The graphics in Albion sometimes show their demoscene roots, but unlike the team’s earlier games at Thalion, it was in certain regards technologically behind its time. Yet the game features a great art direction, which really supports the nature of its setting: the organic cities of Iskai, the wooden huts of the Celts, the cold and futuristic corridors of Toronto. The designs of non-humans are pretty great too: the usual monsters look strange but still resemble wild animals, the demons range from threatening to bizarre and the Iskai have features which, despite low resolution, distinguish one from another and make all of them look like individual characters.

The game has a few cutscenes in the important moments, but they’re generally simple static pictures with occasionally a few frames of animation or a zoom-in effect. They’re nothing special for 1995, but they’re very competently made – the pictures feature a really great use of dithering to create the illusion of shading despite the limited color palette. This extends to everything else about the game’s presentation – it’s well made (and it would have been amazing if released a few years earlier on Amiga like Thalion’s games) but it does nothing to innovate and seems to be working around limitations that simply weren’t there anymore at the time of its publication.

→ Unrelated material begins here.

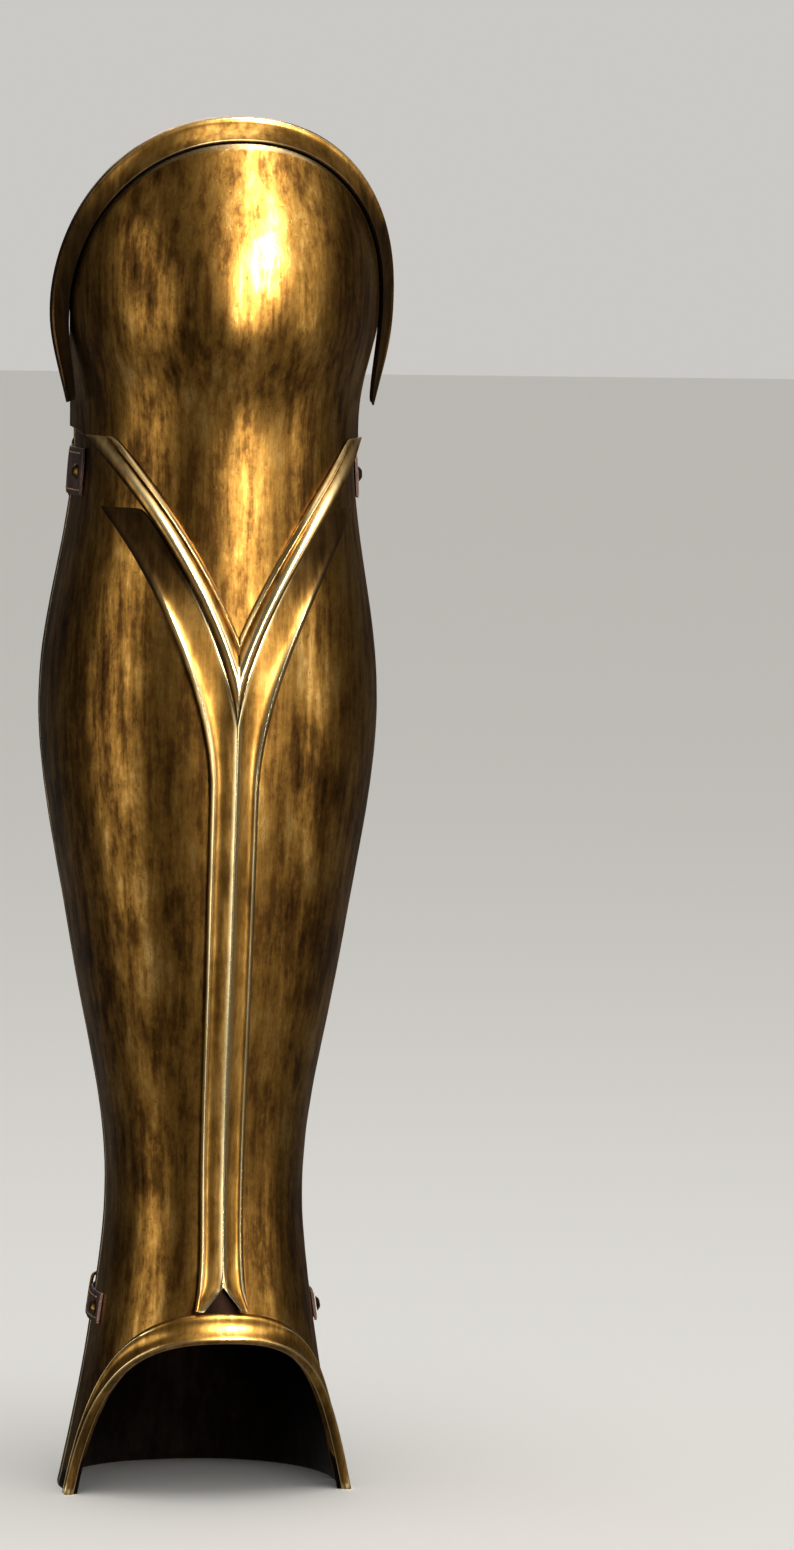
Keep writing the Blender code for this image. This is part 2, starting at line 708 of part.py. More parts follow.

Albion’s soundtrack is consistently, good but none of it really stands out and it tends to get repetitive quickly because of the limited selection of tracks. The music was composed by Matthias Steinwachs, who also made soundtracks for some of Thalion’s games, including Ambermoon – and just like Ambermoon’s soundtrack it just isn’t as great as the music from Amberstar (by demoscene legend Jochen Hippel). The sound effects are serviceable and inoffensive, with a single incredibly annoying exception: there’s a bug that triggers loud, high-pitched and jarring PC speaker tone. If this occurs during a battle, it’s not unusual to hear it every turn.

Albion is played from a slanted top-down perspective similar to that of Ultima 6 and 7 (with an either zoomed-in or zoomed-out view, depending on whether the characters are in a building or outside), with the dungeons and larger settlements rendered in first-person view – not a grid-based one with turn-based movement along cardinal directions, but something more akin to Ultima Underworld (although without slopes or any other elevation differences). This works quite well in the dungeons where light sources are limited, corridors are narrow and you usually move slowly and methodically (although looking at the map is still necessary due to the fact that there are not many distinguishing features and textures are very repetitive), but the extremely low field of vision makes navigating through the cities a living hell for those prone to motion sickness.

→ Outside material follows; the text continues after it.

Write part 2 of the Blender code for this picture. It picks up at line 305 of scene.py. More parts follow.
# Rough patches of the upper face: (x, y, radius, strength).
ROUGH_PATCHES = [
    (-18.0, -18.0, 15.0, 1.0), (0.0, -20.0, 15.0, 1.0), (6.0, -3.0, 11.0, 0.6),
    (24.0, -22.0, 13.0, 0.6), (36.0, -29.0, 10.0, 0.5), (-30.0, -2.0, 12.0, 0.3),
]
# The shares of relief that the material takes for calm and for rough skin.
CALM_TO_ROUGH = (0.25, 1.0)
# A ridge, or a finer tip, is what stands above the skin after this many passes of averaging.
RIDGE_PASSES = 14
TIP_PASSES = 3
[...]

The game runs in an accelerated daily cycle, which affects the schedules of NPCs and the exhaustion and hunger of playable characters. The former isn’t a big problem because food is cheap, but the latter gets annoying when you can’t find a place to rest in a town or, conversely, are unable to heal your party in the dungeon by resting because they’re not tired. The clock is also used for a few puzzles.

Encountering wandering monsters in either first person or top-down mode switches the game into combat mode. The battles are tactical, with close combat specialists needing to move adjacent to the enemies on a small board, but the turns are resolved in a first-person view. The escape mechanic is interesting, because whatever the player was fighting doesn’t disappear, but instead will try to chase the party, forcing the player to actually run from enemies.

Unfortunately, the combat is easily the game’s weakest aspect. While the battle engine itself is quite good (if a bit slow), the game suffers from a lack of both variety and balance. The former manifests mostly in each location having only a few types of enemies (often with stronger palette-swaps as the level progresses). When the correct way to fight a certain monster is figured out once, it won’t surprise you again. The balance issues lead to the game having no middle ground between very easy (because the player can spam overpowered spells and is equipped with the best gear) and very hard sections (which means slogging through the dungeons, saving all the time, coming back to towns when possible and waiting until you can rest). There’s not much depth to it and unfortunately, the only way to make the hard parts easier is through grinding.

Albion is a slow game and it gets slower as it goes on. The early locations aren’t too challenging, but preparation for the later ones means grinding money to buy equipment, grinding levels to get training points, grinding money again to turn training points into skill increases, grinding even more levels so that Sira can learn her most powerful magic and grinding spell proficiency (by casting spells repeatedly). Spells need to be taught and levels are only a necessary condition – if you leave the first island before learning all of Sira’s spells, you’ll need to wait a long time for the next opportunity. As the game goes on, adequate items become more expensive (equipping characters just with loot from the dungeons won’t do) and teaching spells to characters other than Sira starts requiring money – thus, even more grinding is necessary. Dungeons become much larger, puzzles stricter and backtracking more frequent.

Albion is a fairly buggy game. The aforementioned sound glitch is annoying, but unlike several other ones, it’s not game breaking. On the flipside, some of the bugs make it possible to gain a large amount of money faster than through fighting monsters and gathering loot, so at least some of the grinding can be reduced (not by much though – you still need to grind levels/spell proficiency, and the exploits can be time consuming as well).

The game was released exclusively for DOS PCs. The 2015 digital release is running through DOSBox and has a few problems – the emulation runs too fast when in a city, which isn’t too much of a problem until you’re trying to talk to an NPC and he keeps running past you. The full screen view tends to either get stretched on wide-screen monitors or to get drawn outside of the screen on non-widescreen ones (this is probably because the game has a native resolution of 360×240, which is in a now-uncommon 3:2 aspect ratio).

Albion is an interesting game: a fusion of the highly interactive world simulation style of the late 1980s/early 1990s computer RPGs, the dramatic narrative of Japanese RPGs, the aesthetic sensibilities of the European demoscene and the then-common preoccupation with environmentalism. It’s a unique, very creative world with a lot of detail put into background, history, culture and individual characters. Unfortunately, playing the game to completion can be quite frustrating as the game is slow and grindy even for the standards of 1995. It’s certainly worth playing for its story and setting, but after some time, the tedium begins to set in and many players will not have the patience to go through some of the longer dungeons.